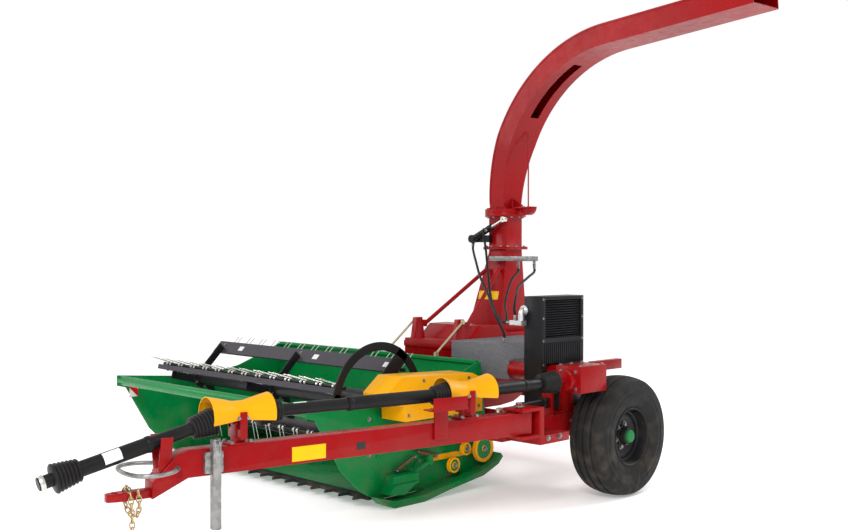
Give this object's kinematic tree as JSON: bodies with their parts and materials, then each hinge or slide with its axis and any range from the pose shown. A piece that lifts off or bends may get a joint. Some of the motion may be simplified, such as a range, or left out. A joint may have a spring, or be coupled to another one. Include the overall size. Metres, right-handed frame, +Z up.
{
  "type": "trailed forage harvester",
  "caption": "Trailed forage harvester with reel header, chopper, swinging drawbar with shaft line and parking jack, and a slewing discharge spout with end flap.",
  "frame": {"origin": "on the ground under the middle of the bounding box", "axes": "+Z up, -Y is the driving direction, +X is the machine's left side"},
  "size_m": [4.7476, 4.9732, 3.5707],
  "materials": {
    "red_paint": "gloss red enamel with light scuffs at edges",
    "green_paint": "gloss green enamel",
    "yellow_guard": "yellow enamel",
    "black_paint": "satin black enamel",
    "board_paint": "satin dark grey enamel",
    "black_plastic": "moulded black plastic",
    "cylinder_paint": "black enamel",
    "grey_cover": "rough grey anti-slip coating",
    "rod_paint": "pale zinc-yellow plated rod",
    "zinc_steel": "zinc plated, slightly dull",
    "tyre_rubber": "ribbed implement tyre",
    "hose_rubber": "satin black rubber"
  },
  "bodies": {
    "chassis": {"axle": "red_paint", "chopper_housing": "red_paint", "cooler_elbow": "zinc_steel", "discharge_duct": "red_paint", "drive_cover": "grey_cover", "duct_neck": "red_paint", "duct_strut_left": "red_paint", "duct_strut_right": "red_paint", "feed_housing": "red_paint", "hose_cylinder_base": "hose_rubber", "hose_cylinder_rod": "hose_rubber", "hose_valve_far": "hose_rubber", "hose_valve_near": "hose_rubber", "input_gearbox": "red_paint", "main_frame": "red_paint", "oil_cooler": "black_paint", "pin_bracket": "red_paint", "slew_cylinder": "cylinder_paint", "swing_cylinder": "cylinder_paint", "valve_block": "zinc_steel"},
    "wheel_left": {"tyre_left": "tyre_rubber", "wheel_rim_left": "black_paint"},
    "wheel_right": {"tyre_right": "tyre_rubber", "wheel_rim_right": "black_paint"},
    "drawbar": {"bearing_stand_front": "red_paint", "bearing_stand_rear": "red_paint", "cone_guard_front": "yellow_guard", "cone_guard_rear": "yellow_guard", "drawbar": "red_paint", "hitch_hoop": "zinc_steel", "hitch_tongue": "red_paint", "hose_shelf": "red_paint", "jack_tube": "zinc_steel", "pto_shaft_front": "black_plastic", "pto_shaft_middle": "black_plastic", "shaft_cradle": "red_paint"},
    "jack_leg": {"jack_leg": "zinc_steel"},
    "rear_shaft": {"pto_shaft_rear": "black_plastic"},
    "header": {"balance_rod_left": "rod_paint", "balance_rod_right": "rod_paint", "belt_guard": "yellow_guard", "belt_pulleys": "yellow_guard", "cutter_bar": "black_paint", "feed_throat": "green_paint", "header_trough": "green_paint", "knife_drive": "green_paint", "push_rail": "green_paint", "side_sheet_left": "green_paint", "side_sheet_right": "green_paint", "skid_left": "green_paint", "skid_right": "green_paint"},
    "auger": {"feed_auger": "green_paint"},
    "reel": {"reel_bat_1": "board_paint", "reel_bat_2": "board_paint", "reel_bat_3": "board_paint", "reel_frame": "black_paint"},
    "spout": {"rod_bracket": "red_paint", "spout": "red_paint"},
    "flap": {"flap": "red_paint"}
  },
  "joints": [
    {"name": "wheel_left_roll", "type": "hinge", "parent": "chassis", "child": "wheel_left", "pos_m": [1.0242, 1.5666, 0.4225], "axis": [1, 0, 0], "continuous": true},
    {"name": "wheel_right_roll", "type": "hinge", "parent": "chassis", "child": "wheel_right", "pos_m": [-1.6758, 1.5666, 0.4225], "axis": [1, 0, 0], "continuous": true},
    {"name": "drawbar_swing", "type": "hinge", "parent": "chassis", "child": "drawbar", "pos_m": [1.0342, 0.4666, 0.63], "axis": [0, 0, 1], "range_deg": [-12, 22]},
    {"name": "rear_shaft_follow", "type": "hinge", "parent": "chassis", "child": "rear_shaft", "pos_m": [1.0042, 0.9266, 0.855], "axis": [0, 0, 1], "range_deg": [-6, 10]},
    {"name": "jack_slide", "type": "slide", "parent": "drawbar", "child": "jack_leg", "axis": [0, 0, 1], "range_m": [0, 0.27]},
    {"name": "header_lift", "type": "hinge", "parent": "chassis", "child": "header", "pos_m": [-0.3258, 1.3816, 0.62], "axis": [-1, 0, 0], "range_deg": [0, 15]},
    {"name": "auger_spin", "type": "hinge", "parent": "header", "child": "auger", "pos_m": [-0.3258, 0.8066, 0.3], "axis": [1, 0, 0], "continuous": true},
    {"name": "reel_spin", "type": "hinge", "parent": "header", "child": "reel", "pos_m": [-0.3258, 0.1666, 0.695], "axis": [1, 0, 0], "continuous": true},
    {"name": "spout_slew", "type": "hinge", "parent": "chassis", "child": "spout", "pos_m": [-0.5708, 2.1816, 2.06], "axis": [0, 0, 1], "range_deg": [-20, 110]},
    {"name": "flap_tilt", "type": "hinge", "parent": "spout", "child": "flap", "pos_m": [1.9345, 1.9624, 3.5472], "axis": [0.0872, 0.9962, 0], "range_deg": [0, 57]}
  ],
  "couplings": [
    {"joint": "rear_shaft_follow", "follows": "drawbar_swing", "ratio": 0.426}
  ]
}
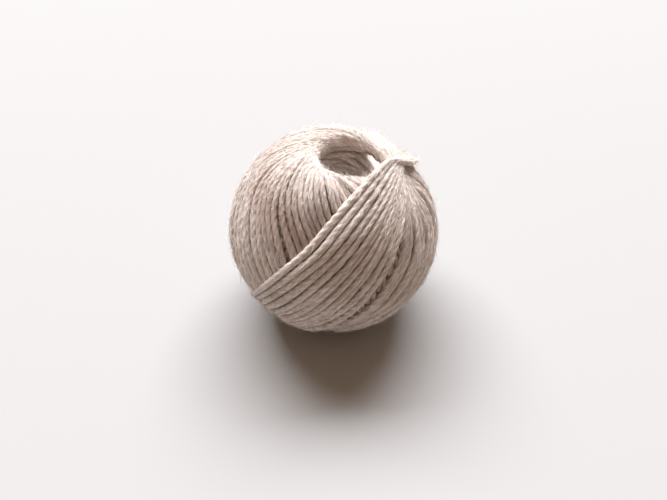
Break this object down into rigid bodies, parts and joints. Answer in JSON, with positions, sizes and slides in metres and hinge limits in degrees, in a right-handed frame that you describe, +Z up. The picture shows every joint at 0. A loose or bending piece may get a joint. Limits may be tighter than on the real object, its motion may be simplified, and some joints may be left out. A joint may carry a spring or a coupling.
{
  "type": "ball of string",
  "caption": "Round ball of undyed spun string, wound on a spindle, with the open spindle hole through it and a small flat spot to stand on.",
  "frame": {"origin": "centre of the ball's box at the level of the flat spot on which it rests", "axes": "+Z up, -Y the side seen from the front, +X to the right; the hole leans 7.5 degrees from +Z towards +X"},
  "size_m": [0.0654, 0.0668, 0.0622],
  "materials": {
    "string": "undyed spun string, matt and slightly fuzzy"
  },
  "bodies": {
    "root": {"ball_of_string": "string"}
  },
  "joints": []
}
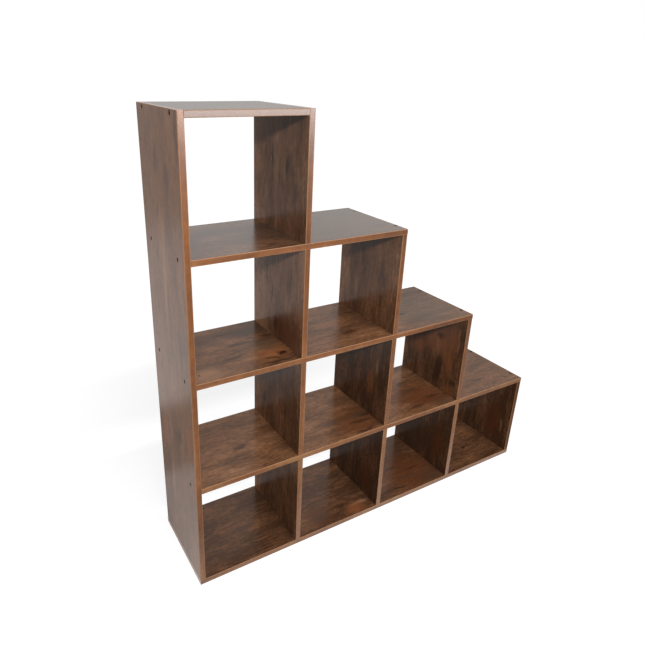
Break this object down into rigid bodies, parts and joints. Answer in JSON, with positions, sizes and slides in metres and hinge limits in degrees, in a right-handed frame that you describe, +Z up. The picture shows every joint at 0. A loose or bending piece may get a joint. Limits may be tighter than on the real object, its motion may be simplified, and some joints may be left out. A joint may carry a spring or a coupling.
{
  "type": "staircase bookshelf",
  "caption": "Free-standing open bookshelf of wood-print laminated boards, with columns of square cubes that step down like a staircase from one side to the other.",
  "frame": {"origin": "middle of the underside, on the floor", "axes": "+Z up; the front faces -Y; the tall column stands at -X and the steps go down towards +X"},
  "size_m": [1.3, 0.29, 1.316],
  "materials": {
    "laminate": "rustic brown wood-print melamine on particle board, semi-gloss",
    "black_steel": "black zinc, satin",
    "beech": "plain beech, turned, unfinished"
  },
  "bodies": {
    "root": {"bottom_panel": "laminate", "left_side_panel": "laminate", "top_panel": "laminate", "shelf_level_1": "laminate", "shelf_level_2": "laminate", "shelf_level_3": "laminate", "divider_tier_1_column_1": "laminate", "divider_tier_1_column_2": "laminate", "divider_tier_1_column_3": "laminate", "end_panel_tier_1": "laminate", "divider_tier_2_column_1": "laminate", "divider_tier_2_column_2": "laminate", "end_panel_tier_2": "laminate", "divider_tier_3_column_1": "laminate", "end_panel_tier_3": "laminate", "end_panel_tier_4": "laminate", "side_screw_level_1_front": "black_steel", "side_screw_level_2_front": "black_steel", "side_screw_level_3_front": "black_steel", "side_screw_level_4_front": "black_steel", "top_screw_front": "black_steel", "step_screw_level_1_front": "black_steel", "step_screw_level_2_front": "black_steel", "step_screw_level_3_front": "black_steel", "base_screw_column_0_front": "black_steel", "base_screw_column_1_front": "black_steel", "base_screw_column_2_front": "black_steel", "base_screw_column_3_front": "black_steel", "base_screw_column_4_front": "black_steel", "side_screw_level_1_back": "black_steel", "side_screw_level_2_back": "black_steel", "side_screw_level_3_back": "black_steel", "side_screw_level_4_back": "black_steel", "top_screw_back": "black_steel", "step_screw_level_1_back": "black_steel", "step_screw_level_2_back": "black_steel", "step_screw_level_3_back": "black_steel", "base_screw_column_0_back": "black_steel", "base_screw_column_1_back": "black_steel", "base_screw_column_2_back": "black_steel", "base_screw_column_3_back": "black_steel", "base_screw_column_4_back": "black_steel", "dowel_level_1_column_1_front": "beech", "dowel_level_1_column_2_front": "beech", "dowel_level_1_column_3_front": "beech", "dowel_level_2_column_1_front": "beech", "dowel_level_2_column_2_front": "beech", "dowel_level_3_column_1_front": "beech", "dowel_level_1_column_1_back": "beech", "dowel_level_1_column_2_back": "beech", "dowel_level_1_column_3_back": "beech", "dowel_level_2_column_1_back": "beech", "dowel_level_2_column_2_back": "beech", "dowel_level_3_column_1_back": "beech"}
  },
  "joints": []
}
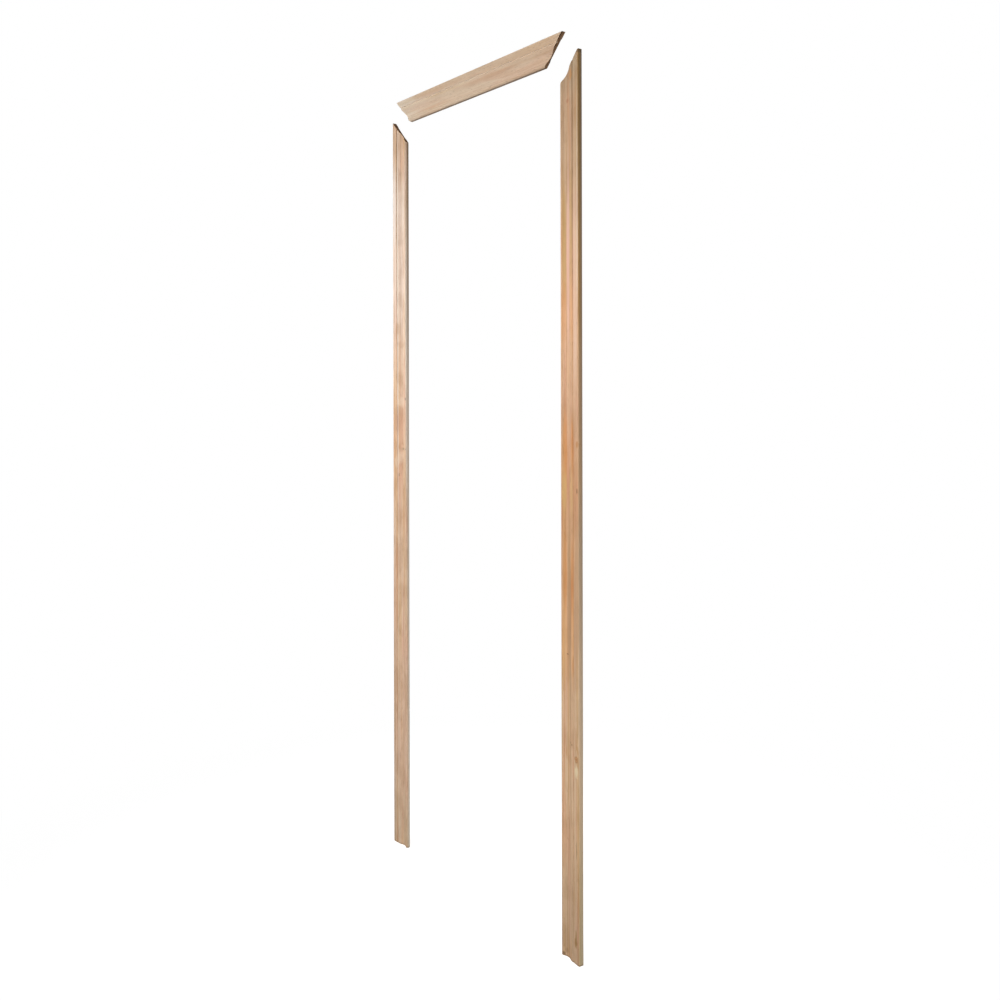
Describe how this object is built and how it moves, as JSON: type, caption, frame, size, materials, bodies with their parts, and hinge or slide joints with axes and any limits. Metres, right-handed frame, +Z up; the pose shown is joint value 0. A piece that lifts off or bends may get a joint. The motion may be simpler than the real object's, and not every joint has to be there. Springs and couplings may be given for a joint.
{
  "type": "door casing",
  "caption": "Mitred door casing in bare profiled pine: side legs and a head with a crowned outer band, quirk, ogee, shallow hollow and inner bead, laid out unfixed round a doorway.",
  "frame": {"origin": "on the wall plane at floor level, midway between the two legs", "axes": "+X across the doorway to the right as seen from the front, +Y into the wall, +Z up; the profiled faces look towards -Y"},
  "size_m": [0.842, 0.0127, 2.1896],
  "materials": {
    "pine": "bare sanded pine with fine straight grain, matt"
  },
  "bodies": {
    "root": {"left_leg": "pine", "right_leg": "pine", "head_casing": "pine"}
  },
  "joints": []
}
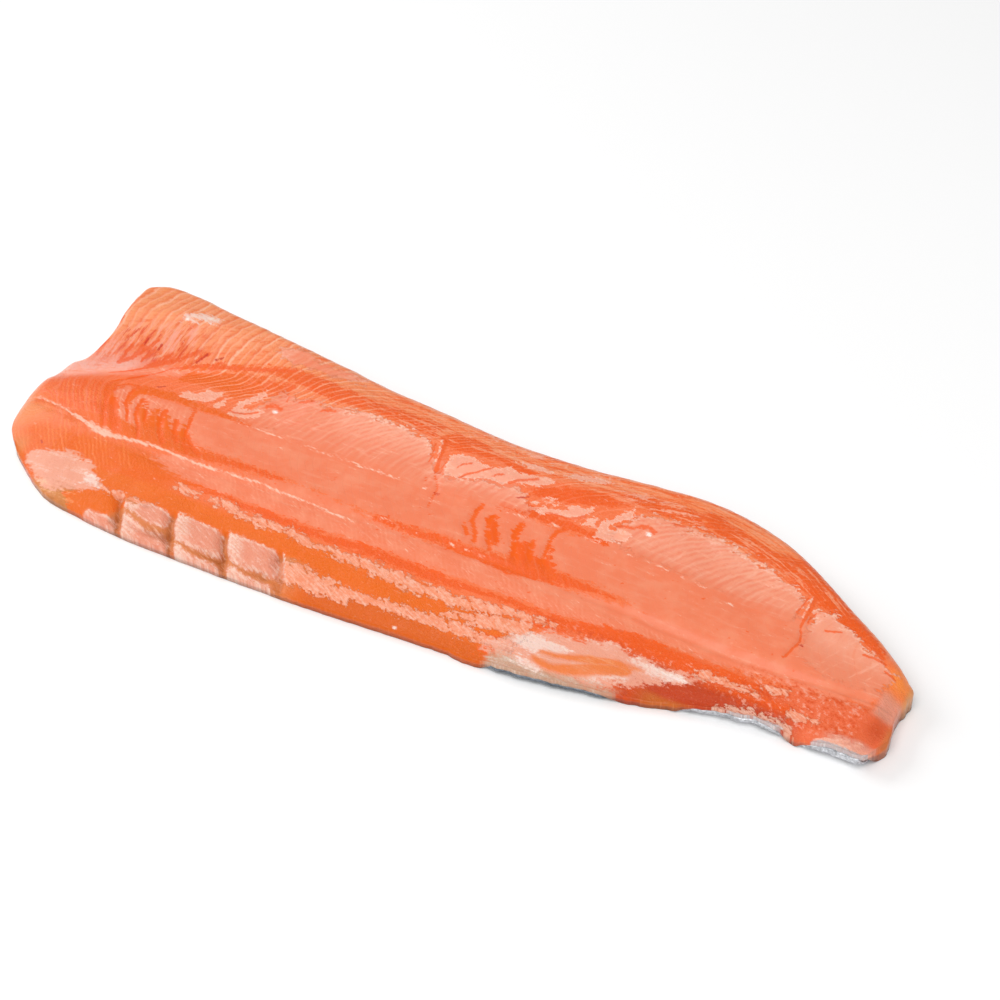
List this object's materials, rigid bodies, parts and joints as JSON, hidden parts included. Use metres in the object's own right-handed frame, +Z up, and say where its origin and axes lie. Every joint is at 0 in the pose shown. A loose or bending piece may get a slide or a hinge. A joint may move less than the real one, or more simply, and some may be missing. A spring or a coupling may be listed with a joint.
{
  "type": "rainbow trout fillet",
  "caption": "Raw skin-on fish fillet lying skin down: a long slab of orange-pink flesh with a raised loin, a thin belly flap and a narrow tail, backed by silver skin.",
  "frame": {"origin": "on the surface it lies on, under the middle of the fillet's bounding box", "axes": "+X towards the tail, -X towards the head cut, +Y towards the back edge, +Z up out of the cut face of the flesh"},
  "size_m": [0.2824, 0.0862, 0.0271],
  "materials": {
    "flesh": "wet raw flesh, orange-pink with pale sinew lines",
    "skin": "wet silver fish skin with fine scales"
  },
  "bodies": {
    "root": {"flesh": "flesh", "skin": "skin"}
  },
  "joints": []
}
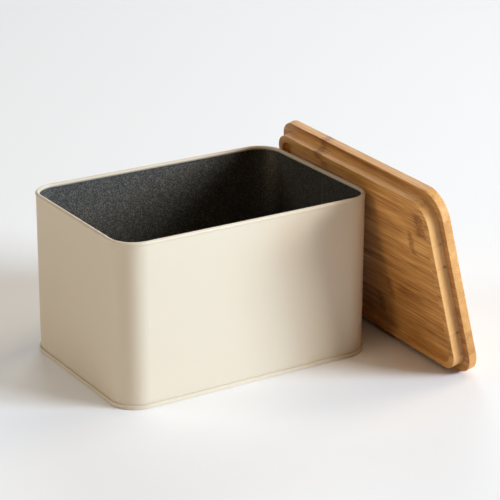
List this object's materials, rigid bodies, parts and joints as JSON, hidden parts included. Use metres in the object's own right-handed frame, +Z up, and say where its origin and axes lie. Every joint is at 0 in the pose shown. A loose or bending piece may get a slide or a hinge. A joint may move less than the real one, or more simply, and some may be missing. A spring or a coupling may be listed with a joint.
{
  "type": "bread box",
  "caption": "Open rectangular sheet-metal bread box with rounded corners, a rolled rim and a seamed base, its glued bamboo lid leaning against its side.",
  "frame": {"origin": "centre of the box's foot ring, on the surface that the box stands on", "axes": "+Z up, +X along the box's length towards the leaning lid, -Y towards the box's front"},
  "size_m": [0.3749, 0.3276, 0.2132],
  "materials": {
    "enamel": "satin cream paint outside and on the bead, speckled matt black inside",
    "bamboo": "oiled bamboo, satin"
  },
  "bodies": {
    "box": {"shell": "enamel", "base_panel": "enamel"},
    "lid": {"lid_plank_1": "bamboo", "lid_plank_2": "bamboo", "lid_plank_3": "bamboo", "lid_plank_4": "bamboo", "lid_plank_5": "bamboo", "lid_plank_6": "bamboo", "lid_plank_7": "bamboo", "lid_plank_8": "bamboo"}
  },
  "joints": [
    {"name": "lid_lift", "type": "slide", "parent": "box", "child": "lid", "axis": [0, 0, 1], "range_m": [0, 0.19]}
  ]
}
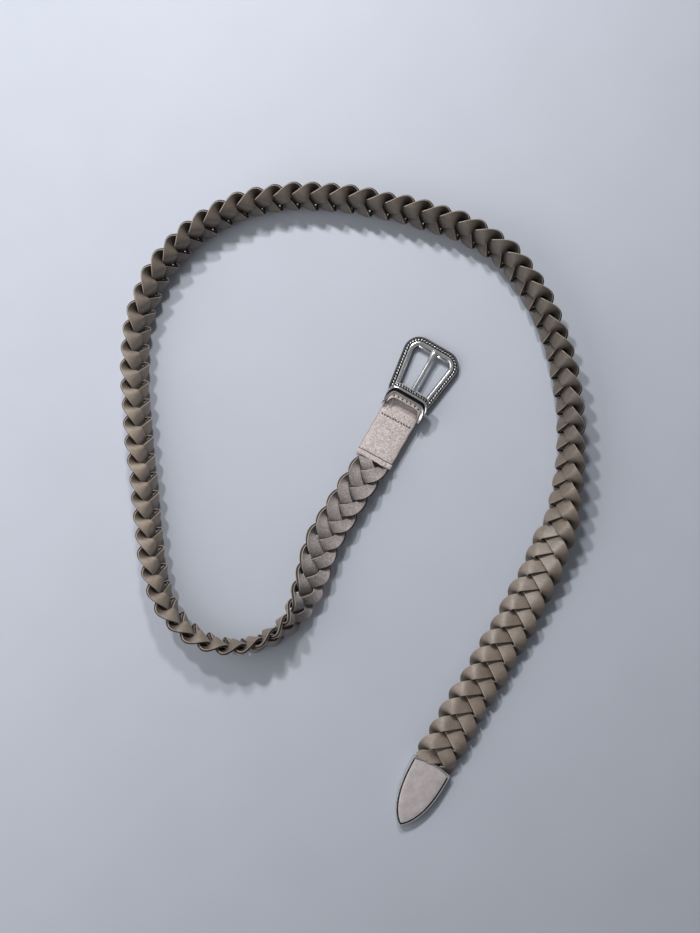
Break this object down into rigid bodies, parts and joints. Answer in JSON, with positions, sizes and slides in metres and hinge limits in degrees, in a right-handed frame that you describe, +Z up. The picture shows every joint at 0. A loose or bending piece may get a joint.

- - - - -

Check each line of the data above for the word "lifts" and say how many lines contain it, giving nothing besides the number.

## [ANSWER TO THE EXERCISE]
2